At sentencing, the district court concluded Hershberger was a career offender based in part on his prior felony convictions for burglary and escape. See U.S.S.G. § 4B1.1(a) (career-offender status requires, among other things, two prior felony convictions for either crime of violence or controlled substance offense). Hershberger argues these convictions did not qualify him as a career offender because only one was countable in his criminal history score. See U.S.S.G. § 4B1.2(c)(2) (for purposes of career-offender Guideline, “two prior felony convictions” means sentences for at least two qualifying convictions are counted separately in criminal history). Specifically, from 1984 to 1993, Hershberger served consecutive prison sentences of 10 years on the burglary conviction and 5 years on the escape conviction, and Hershberger argues only the escape sentence should be counted in his criminal history score. See U.S.S.G. § 4A1.2(e)(l) (count any earlier sentence of imprisonment exceeding 13 months if it resulted in defendant being incarcerated during any part of 15-year period before commencement of instant offense). Hershberger alternatively argues because Iowa law made his consecutive sentences “one continuous term of imprisonment,” see Iowa Code § 908.8 (2003), he had only one conviction for the two crimes. The district court rejected both arguments, and Hershberger renews them here.
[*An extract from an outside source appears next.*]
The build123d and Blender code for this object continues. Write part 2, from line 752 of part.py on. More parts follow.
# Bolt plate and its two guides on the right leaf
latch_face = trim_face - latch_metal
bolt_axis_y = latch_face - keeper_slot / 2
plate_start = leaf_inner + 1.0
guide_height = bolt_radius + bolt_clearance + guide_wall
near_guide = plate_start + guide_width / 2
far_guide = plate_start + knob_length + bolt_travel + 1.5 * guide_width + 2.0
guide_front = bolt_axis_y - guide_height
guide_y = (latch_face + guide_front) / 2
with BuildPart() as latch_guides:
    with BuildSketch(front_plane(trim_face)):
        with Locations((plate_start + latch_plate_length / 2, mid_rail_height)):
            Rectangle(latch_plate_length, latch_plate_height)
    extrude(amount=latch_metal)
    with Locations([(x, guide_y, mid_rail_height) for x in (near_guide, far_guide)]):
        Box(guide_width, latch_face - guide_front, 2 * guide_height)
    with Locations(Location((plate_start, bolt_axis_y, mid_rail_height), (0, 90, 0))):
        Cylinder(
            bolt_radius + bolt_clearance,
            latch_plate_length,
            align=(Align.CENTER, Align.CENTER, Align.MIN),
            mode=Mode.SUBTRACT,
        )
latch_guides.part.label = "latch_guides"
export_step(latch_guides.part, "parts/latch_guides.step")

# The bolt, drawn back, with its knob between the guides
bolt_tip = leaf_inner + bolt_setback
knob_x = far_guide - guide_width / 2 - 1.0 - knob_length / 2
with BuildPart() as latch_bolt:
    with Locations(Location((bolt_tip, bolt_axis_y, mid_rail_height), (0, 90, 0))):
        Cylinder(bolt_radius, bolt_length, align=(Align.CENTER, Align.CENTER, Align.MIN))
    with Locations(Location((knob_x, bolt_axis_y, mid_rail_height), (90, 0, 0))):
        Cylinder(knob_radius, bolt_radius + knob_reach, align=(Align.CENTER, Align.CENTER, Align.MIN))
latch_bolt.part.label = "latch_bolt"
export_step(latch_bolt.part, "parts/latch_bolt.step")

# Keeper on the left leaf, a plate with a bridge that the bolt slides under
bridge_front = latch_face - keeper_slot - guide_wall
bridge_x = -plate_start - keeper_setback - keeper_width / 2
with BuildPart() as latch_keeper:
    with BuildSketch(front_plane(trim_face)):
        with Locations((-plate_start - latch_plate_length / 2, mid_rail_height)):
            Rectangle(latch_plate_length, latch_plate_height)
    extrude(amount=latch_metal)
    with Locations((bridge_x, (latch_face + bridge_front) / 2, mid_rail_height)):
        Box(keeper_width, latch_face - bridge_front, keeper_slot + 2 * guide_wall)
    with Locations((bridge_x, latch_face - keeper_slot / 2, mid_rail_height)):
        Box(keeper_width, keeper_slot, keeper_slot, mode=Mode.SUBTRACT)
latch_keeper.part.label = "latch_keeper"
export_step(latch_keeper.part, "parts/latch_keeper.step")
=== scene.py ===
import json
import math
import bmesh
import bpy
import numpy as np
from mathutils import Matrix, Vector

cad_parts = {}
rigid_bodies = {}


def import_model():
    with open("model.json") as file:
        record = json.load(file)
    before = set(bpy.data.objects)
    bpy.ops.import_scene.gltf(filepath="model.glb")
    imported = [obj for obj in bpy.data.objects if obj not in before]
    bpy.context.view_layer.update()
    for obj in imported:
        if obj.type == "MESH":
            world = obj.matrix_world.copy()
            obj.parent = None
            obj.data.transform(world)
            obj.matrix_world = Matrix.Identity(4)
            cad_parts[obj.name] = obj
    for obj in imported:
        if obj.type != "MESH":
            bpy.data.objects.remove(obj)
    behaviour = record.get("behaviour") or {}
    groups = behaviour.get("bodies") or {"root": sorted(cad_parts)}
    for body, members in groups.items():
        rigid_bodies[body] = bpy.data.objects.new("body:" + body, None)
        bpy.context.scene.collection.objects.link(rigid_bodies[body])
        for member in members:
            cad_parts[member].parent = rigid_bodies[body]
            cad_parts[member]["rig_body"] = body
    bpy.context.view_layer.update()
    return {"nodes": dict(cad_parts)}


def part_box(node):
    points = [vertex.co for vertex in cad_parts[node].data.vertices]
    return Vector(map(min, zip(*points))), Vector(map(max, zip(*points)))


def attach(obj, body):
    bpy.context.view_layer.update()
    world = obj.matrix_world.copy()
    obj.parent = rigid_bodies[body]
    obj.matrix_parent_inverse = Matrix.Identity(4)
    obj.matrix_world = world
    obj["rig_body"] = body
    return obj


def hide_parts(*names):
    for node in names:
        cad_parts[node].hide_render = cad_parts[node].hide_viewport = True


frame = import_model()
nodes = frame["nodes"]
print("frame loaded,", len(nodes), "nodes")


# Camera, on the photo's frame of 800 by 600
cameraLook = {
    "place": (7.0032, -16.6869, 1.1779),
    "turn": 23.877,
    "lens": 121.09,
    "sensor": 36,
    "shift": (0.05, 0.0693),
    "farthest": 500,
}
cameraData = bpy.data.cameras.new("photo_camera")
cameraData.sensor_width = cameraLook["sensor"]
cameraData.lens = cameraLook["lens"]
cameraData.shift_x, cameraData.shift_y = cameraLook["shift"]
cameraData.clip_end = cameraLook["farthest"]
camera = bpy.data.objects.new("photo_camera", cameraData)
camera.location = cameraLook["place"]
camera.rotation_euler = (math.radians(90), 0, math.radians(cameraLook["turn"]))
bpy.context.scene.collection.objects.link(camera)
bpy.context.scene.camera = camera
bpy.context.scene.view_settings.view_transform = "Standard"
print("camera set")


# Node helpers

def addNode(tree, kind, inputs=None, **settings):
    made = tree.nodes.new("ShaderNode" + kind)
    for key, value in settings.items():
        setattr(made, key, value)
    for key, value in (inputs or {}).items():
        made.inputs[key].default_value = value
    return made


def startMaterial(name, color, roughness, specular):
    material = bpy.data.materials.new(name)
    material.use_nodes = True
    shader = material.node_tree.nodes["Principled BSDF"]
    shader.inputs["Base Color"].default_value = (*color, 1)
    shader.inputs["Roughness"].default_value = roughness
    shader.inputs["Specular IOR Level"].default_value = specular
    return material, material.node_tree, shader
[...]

We need not reach Hershberger’s arguments. Even if only the escape conviction is counted as one of the predicate crimes of violence, see United States v. Nation, 243 F.3d 467, 472 (8th Cir.2001) (escape qualifies as crime of violence), Hershberger has another felony crime of violence to serve as the second predicate crime of violence, namely, a 1996 conviction for operating a vehicle without the owner’s consent, for which he was sentenced to 2 years imprisonment. See United States v. Lindquist, 421 F.3d 751, 754-55 (8th Cir.2005) (defendant’s earlier Iowa conviction for operating vehicle without owner’s consent was crime of violence for purposes of § 4B1.2). Thus, the district court correctly concluded Hershberger was a career offender.
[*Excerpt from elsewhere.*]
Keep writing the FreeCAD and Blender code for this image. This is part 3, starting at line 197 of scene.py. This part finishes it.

In addition to concluding Hershberger was a career offender, the district court calculated Hershberger’s offense level under Chapters Two and Three of the Guidelines, and in doing so assessed enhancements for threat of death and reckless endangerment; the court also denied a minor-role adjustment. Hershberger’s resulting total offense level was the same as his Chapter Four career-offender-based total offense level. On appeal Hershberger takes issue with the district court’s rulings on the threat-of-death, reckless-endangerment, and minor-role adjustments. We need not address these issues because “if the offense level for a career offender ... is greater than the offense level otherwise applicable, the [career offender] offense level ... shall apply.” See U.S.S.G. § 4B1.1(b); United States v. Horn, 187 F.3d 781, 792 (8th Cir.1999) (erroneous 5-level enhancement to offense level harmless where it did not affect sentence), cert. denied, 529 U.S. 1029, 120 S.Ct. 1442, 146 L.Ed.2d 330 (2000); United States v. Darden, 70 F.3d 1507, 1548 n. 17 (8th Cir.1995) (declining to review argument which would not affect sentence), cert. denied, 517 U.S. 1149, 116 S.Ct. 1449, 134 L.Ed.2d 569 and 518 U.S. 1026, 116 S.Ct. 2567, 135 L.Ed.2d 1084 (1996); see also Williams v. United States, 503 U.S. 193, 203, 112 S.Ct. 1112, 117 L.Ed.2d 341 (1992) (error with no affect on court’s selection of sentence imposed is harmless)

This does not conclude our analysis, however, because the district court erroneously sentenced Hershberger under a mandatory Guidelines regime, see United States v. Booker, 543 U.S. 220, 125 S.Ct. 738, 756-57, 160 L.Ed.2d 621 (2005) (holding Guidelines to be only advisory), and Hershberger preserved this issue at sentencing by raising an objection under Blakely v. Washington, 542 U.S. 296, 124 S.Ct. 2531, 159 L.Ed.2d 403 (2004). Having reviewed for harmless error, see United States v. Haidley, 400 F.3d 642, 644-45 (8th Cir.2005), we are left with “grave doubt” whether the error was harmless: Hershberger was sentenced at the bottom of the applicable Guidelines range, and there is nothing in the record to suggest the district court would have imposed the same sentence under an advisory system. See id.

Accordingly, we remand for resentencing.